══ Entries shown ══

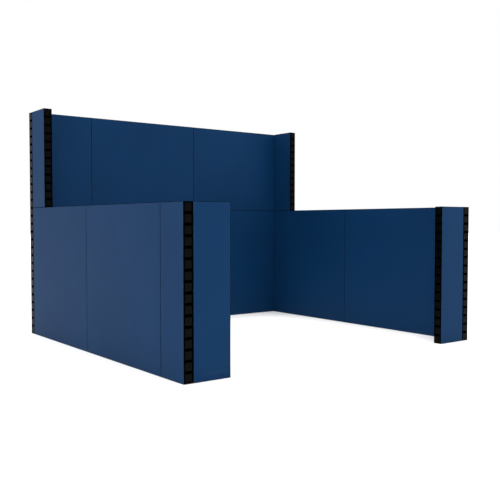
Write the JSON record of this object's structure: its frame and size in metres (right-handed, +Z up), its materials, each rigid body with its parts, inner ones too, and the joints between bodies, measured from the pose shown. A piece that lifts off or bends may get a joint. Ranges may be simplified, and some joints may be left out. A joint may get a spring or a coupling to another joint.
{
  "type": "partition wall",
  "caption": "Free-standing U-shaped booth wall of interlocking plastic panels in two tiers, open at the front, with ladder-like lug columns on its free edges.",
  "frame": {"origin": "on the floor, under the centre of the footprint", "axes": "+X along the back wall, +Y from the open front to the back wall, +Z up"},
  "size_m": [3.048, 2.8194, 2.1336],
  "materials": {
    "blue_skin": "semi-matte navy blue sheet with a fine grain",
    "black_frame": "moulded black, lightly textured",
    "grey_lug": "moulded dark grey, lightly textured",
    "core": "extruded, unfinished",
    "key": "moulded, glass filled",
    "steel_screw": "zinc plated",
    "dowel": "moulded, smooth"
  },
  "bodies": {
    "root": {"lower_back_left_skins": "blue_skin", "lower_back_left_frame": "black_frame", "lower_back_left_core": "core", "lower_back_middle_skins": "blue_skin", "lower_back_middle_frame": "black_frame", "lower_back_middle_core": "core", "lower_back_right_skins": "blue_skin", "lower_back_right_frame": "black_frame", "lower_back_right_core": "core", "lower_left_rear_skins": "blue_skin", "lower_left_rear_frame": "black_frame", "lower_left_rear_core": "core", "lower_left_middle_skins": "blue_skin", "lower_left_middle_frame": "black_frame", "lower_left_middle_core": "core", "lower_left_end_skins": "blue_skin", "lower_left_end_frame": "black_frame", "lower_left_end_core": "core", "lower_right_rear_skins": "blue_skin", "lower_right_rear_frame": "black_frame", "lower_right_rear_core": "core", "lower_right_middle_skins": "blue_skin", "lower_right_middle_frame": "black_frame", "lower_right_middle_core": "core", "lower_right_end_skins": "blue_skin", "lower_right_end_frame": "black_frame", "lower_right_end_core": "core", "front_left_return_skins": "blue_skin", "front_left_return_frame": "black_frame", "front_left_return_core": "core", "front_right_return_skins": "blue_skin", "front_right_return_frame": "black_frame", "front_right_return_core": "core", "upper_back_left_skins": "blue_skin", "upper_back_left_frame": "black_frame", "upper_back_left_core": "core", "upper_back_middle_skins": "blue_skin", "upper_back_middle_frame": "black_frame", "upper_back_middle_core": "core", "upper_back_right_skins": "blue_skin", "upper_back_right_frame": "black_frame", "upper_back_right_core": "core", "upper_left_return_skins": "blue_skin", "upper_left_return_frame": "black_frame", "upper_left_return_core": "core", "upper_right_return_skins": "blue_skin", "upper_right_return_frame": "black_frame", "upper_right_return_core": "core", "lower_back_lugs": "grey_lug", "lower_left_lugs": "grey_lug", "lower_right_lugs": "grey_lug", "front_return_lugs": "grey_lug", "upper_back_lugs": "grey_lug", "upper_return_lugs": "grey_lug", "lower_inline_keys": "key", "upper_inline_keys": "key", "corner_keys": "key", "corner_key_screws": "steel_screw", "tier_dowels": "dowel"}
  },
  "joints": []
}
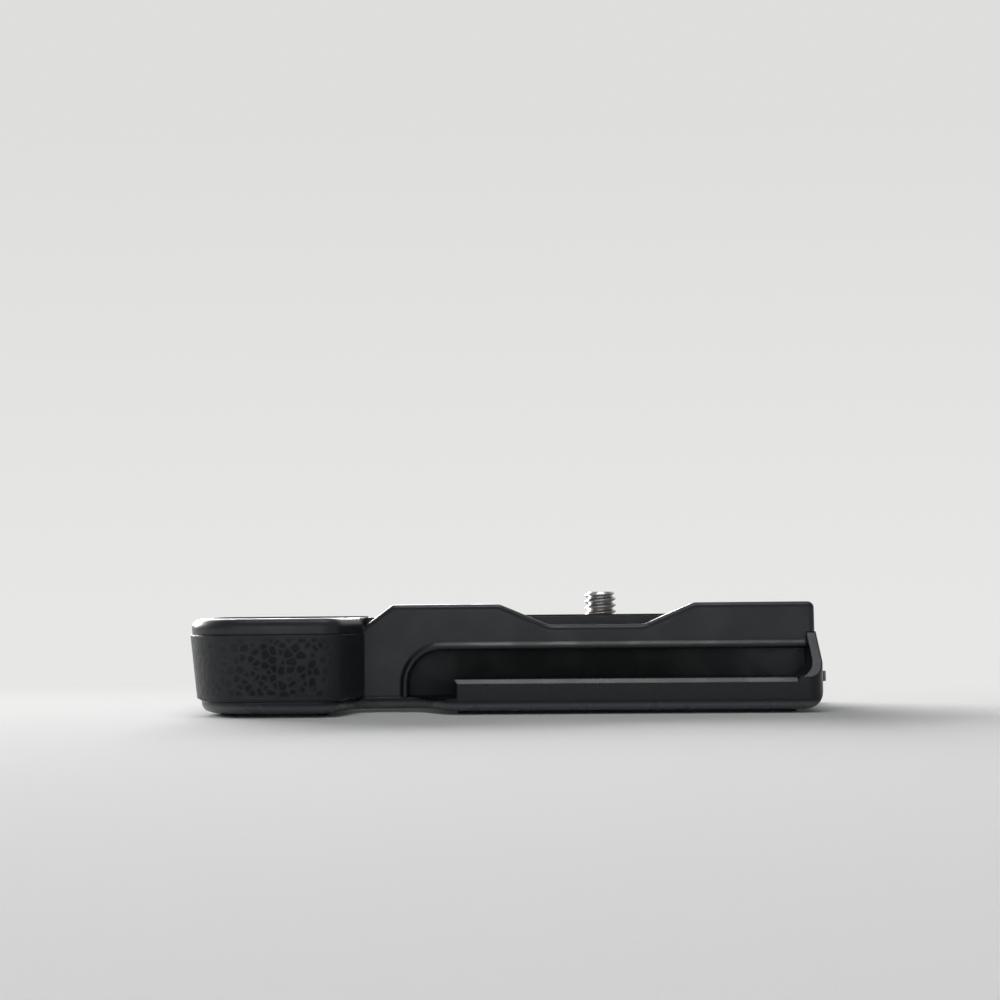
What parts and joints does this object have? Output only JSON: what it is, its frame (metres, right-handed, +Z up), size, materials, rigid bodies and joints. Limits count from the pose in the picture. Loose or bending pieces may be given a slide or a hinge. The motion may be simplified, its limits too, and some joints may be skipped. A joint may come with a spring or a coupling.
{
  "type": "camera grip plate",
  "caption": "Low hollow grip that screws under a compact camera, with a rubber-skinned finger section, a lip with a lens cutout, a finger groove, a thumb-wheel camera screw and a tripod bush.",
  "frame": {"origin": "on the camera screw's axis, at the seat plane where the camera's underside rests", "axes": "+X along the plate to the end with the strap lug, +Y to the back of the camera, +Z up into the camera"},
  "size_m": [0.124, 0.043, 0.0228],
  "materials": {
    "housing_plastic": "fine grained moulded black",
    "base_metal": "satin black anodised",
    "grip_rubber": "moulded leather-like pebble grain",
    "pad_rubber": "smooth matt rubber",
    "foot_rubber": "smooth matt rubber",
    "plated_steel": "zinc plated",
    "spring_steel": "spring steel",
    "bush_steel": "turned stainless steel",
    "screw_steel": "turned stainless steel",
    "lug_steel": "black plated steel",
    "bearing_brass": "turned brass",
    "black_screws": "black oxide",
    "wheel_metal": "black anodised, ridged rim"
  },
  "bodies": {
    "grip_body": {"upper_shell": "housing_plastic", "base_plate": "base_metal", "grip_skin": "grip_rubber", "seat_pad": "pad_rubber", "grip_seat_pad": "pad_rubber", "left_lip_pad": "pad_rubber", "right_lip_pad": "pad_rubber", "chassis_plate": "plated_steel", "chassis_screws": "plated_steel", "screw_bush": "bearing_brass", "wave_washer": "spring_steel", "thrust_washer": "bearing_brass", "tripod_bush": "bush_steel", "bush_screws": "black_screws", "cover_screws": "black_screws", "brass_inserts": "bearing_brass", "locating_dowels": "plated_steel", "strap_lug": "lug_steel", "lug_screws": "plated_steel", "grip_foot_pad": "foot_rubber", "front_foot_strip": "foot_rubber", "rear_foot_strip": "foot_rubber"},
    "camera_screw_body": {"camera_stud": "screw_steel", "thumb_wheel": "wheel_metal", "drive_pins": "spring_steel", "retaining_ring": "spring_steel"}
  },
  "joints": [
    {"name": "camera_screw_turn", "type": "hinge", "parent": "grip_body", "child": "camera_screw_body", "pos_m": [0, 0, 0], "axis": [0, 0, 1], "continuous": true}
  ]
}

═══

» **Exercise task**:
Copy the records above exactly.

» **Exercise response**:
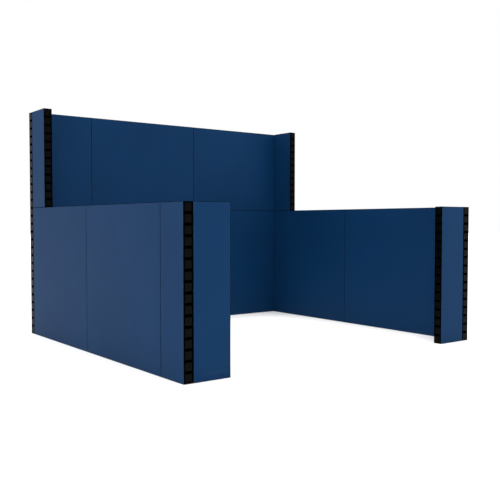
Write the JSON record of this object's structure: its frame and size in metres (right-handed, +Z up), its materials, each rigid body with its parts, inner ones too, and the joints between bodies, measured from the pose shown. A piece that lifts off or bends may get a joint. Ranges may be simplified, and some joints may be left out. A joint may get a spring or a coupling to another joint.
{
  "type": "partition wall",
  "caption": "Free-standing U-shaped booth wall of interlocking plastic panels in two tiers, open at the front, with ladder-like lug columns on its free edges.",
  "frame": {"origin": "on the floor, under the centre of the footprint", "axes": "+X along the back wall, +Y from the open front to the back wall, +Z up"},
  "size_m": [3.048, 2.8194, 2.1336],
  "materials": {
    "blue_skin": "semi-matte navy blue sheet with a fine grain",
    "black_frame": "moulded black, lightly textured",
    "grey_lug": "moulded dark grey, lightly textured",
    "core": "extruded, unfinished",
    "key": "moulded, glass filled",
    "steel_screw": "zinc plated",
    "dowel": "moulded, smooth"
  },
  "bodies": {
    "root": {"lower_back_left_skins": "blue_skin", "lower_back_left_frame": "black_frame", "lower_back_left_core": "core", "lower_back_middle_skins": "blue_skin", "lower_back_middle_frame": "black_frame", "lower_back_middle_core": "core", "lower_back_right_skins": "blue_skin", "lower_back_right_frame": "black_frame", "lower_back_right_core": "core", "lower_left_rear_skins": "blue_skin", "lower_left_rear_frame": "black_frame", "lower_left_rear_core": "core", "lower_left_middle_skins": "blue_skin", "lower_left_middle_frame": "black_frame", "lower_left_middle_core": "core", "lower_left_end_skins": "blue_skin", "lower_left_end_frame": "black_frame", "lower_left_end_core": "core", "lower_right_rear_skins": "blue_skin", "lower_right_rear_frame": "black_frame", "lower_right_rear_core": "core", "lower_right_middle_skins": "blue_skin", "lower_right_middle_frame": "black_frame", "lower_right_middle_core": "core", "lower_right_end_skins": "blue_skin", "lower_right_end_frame": "black_frame", "lower_right_end_core": "core", "front_left_return_skins": "blue_skin", "front_left_return_frame": "black_frame", "front_left_return_core": "core", "front_right_return_skins": "blue_skin", "front_right_return_frame": "black_frame", "front_right_return_core": "core", "upper_back_left_skins": "blue_skin", "upper_back_left_frame": "black_frame", "upper_back_left_core": "core", "upper_back_middle_skins": "blue_skin", "upper_back_middle_frame": "black_frame", "upper_back_middle_core": "core", "upper_back_right_skins": "blue_skin", "upper_back_right_frame": "black_frame", "upper_back_right_core": "core", "upper_left_return_skins": "blue_skin", "upper_left_return_frame": "black_frame", "upper_left_return_core": "core", "upper_right_return_skins": "blue_skin", "upper_right_return_frame": "black_frame", "upper_right_return_core": "core", "lower_back_lugs": "grey_lug", "lower_left_lugs": "grey_lug", "lower_right_lugs": "grey_lug", "front_return_lugs": "grey_lug", "upper_back_lugs": "grey_lug", "upper_return_lugs": "grey_lug", "lower_inline_keys": "key", "upper_inline_keys": "key", "corner_keys": "key", "corner_key_screws": "steel_screw", "tier_dowels": "dowel"}
  },
  "joints": []
}
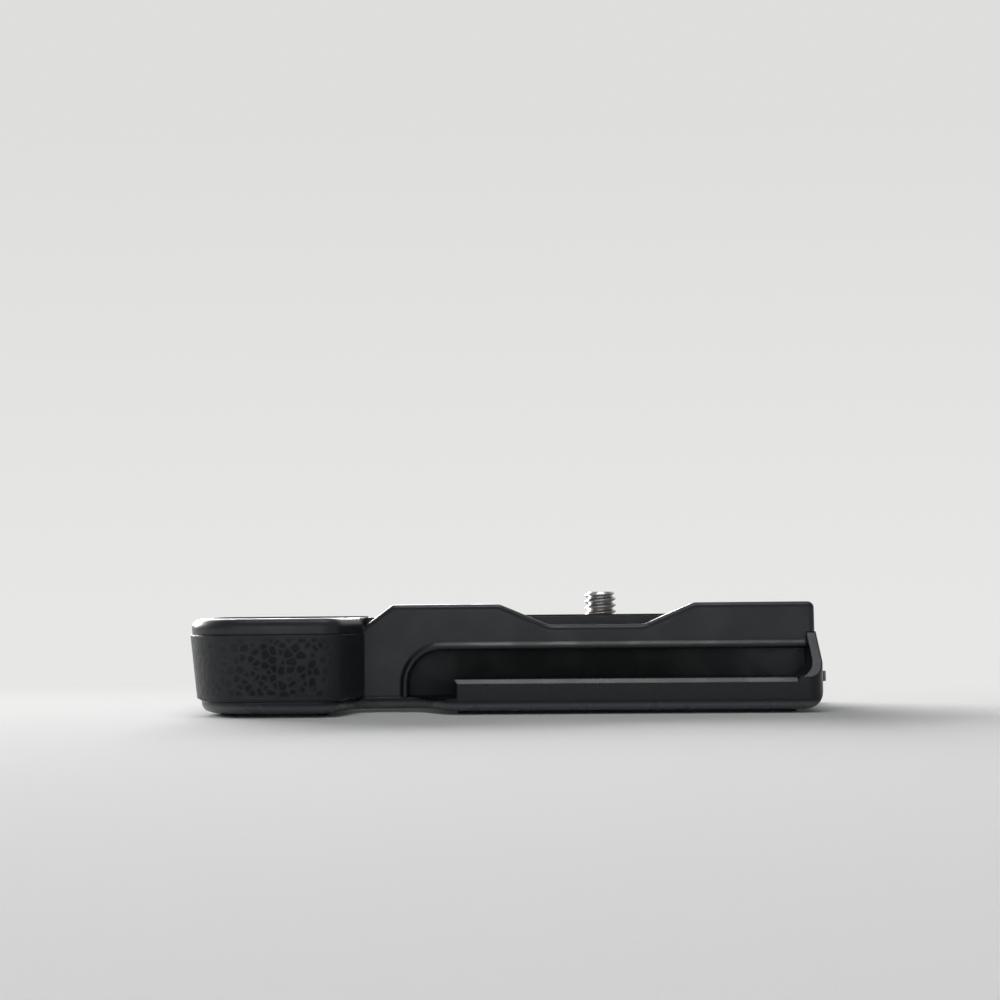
What parts and joints does this object have? Output only JSON: what it is, its frame (metres, right-handed, +Z up), size, materials, rigid bodies and joints. Limits count from the pose in the picture. Loose or bending pieces may be given a slide or a hinge. The motion may be simplified, its limits too, and some joints may be skipped. A joint may come with a spring or a coupling.
{
  "type": "camera grip plate",
  "caption": "Low hollow grip that screws under a compact camera, with a rubber-skinned finger section, a lip with a lens cutout, a finger groove, a thumb-wheel camera screw and a tripod bush.",
  "frame": {"origin": "on the camera screw's axis, at the seat plane where the camera's underside rests", "axes": "+X along the plate to the end with the strap lug, +Y to the back of the camera, +Z up into the camera"},
  "size_m": [0.124, 0.043, 0.0228],
  "materials": {
    "housing_plastic": "fine grained moulded black",
    "base_metal": "satin black anodised",
    "grip_rubber": "moulded leather-like pebble grain",
    "pad_rubber": "smooth matt rubber",
    "foot_rubber": "smooth matt rubber",
    "plated_steel": "zinc plated",
    "spring_steel": "spring steel",
    "bush_steel": "turned stainless steel",
    "screw_steel": "turned stainless steel",
    "lug_steel": "black plated steel",
    "bearing_brass": "turned brass",
    "black_screws": "black oxide",
    "wheel_metal": "black anodised, ridged rim"
  },
  "bodies": {
    "grip_body": {"upper_shell": "housing_plastic", "base_plate": "base_metal", "grip_skin": "grip_rubber", "seat_pad": "pad_rubber", "grip_seat_pad": "pad_rubber", "left_lip_pad": "pad_rubber", "right_lip_pad": "pad_rubber", "chassis_plate": "plated_steel", "chassis_screws": "plated_steel", "screw_bush": "bearing_brass", "wave_washer": "spring_steel", "thrust_washer": "bearing_brass", "tripod_bush": "bush_steel", "bush_screws": "black_screws", "cover_screws": "black_screws", "brass_inserts": "bearing_brass", "locating_dowels": "plated_steel", "strap_lug": "lug_steel", "lug_screws": "plated_steel", "grip_foot_pad": "foot_rubber", "front_foot_strip": "foot_rubber", "rear_foot_strip": "foot_rubber"},
    "camera_screw_body": {"camera_stud": "screw_steel", "thumb_wheel": "wheel_metal", "drive_pins": "spring_steel", "retaining_ring": "spring_steel"}
  },
  "joints": [
    {"name": "camera_screw_turn", "type": "hinge", "parent": "grip_body", "child": "camera_screw_body", "pos_m": [0, 0, 0], "axis": [0, 0, 1], "continuous": true}
  ]
}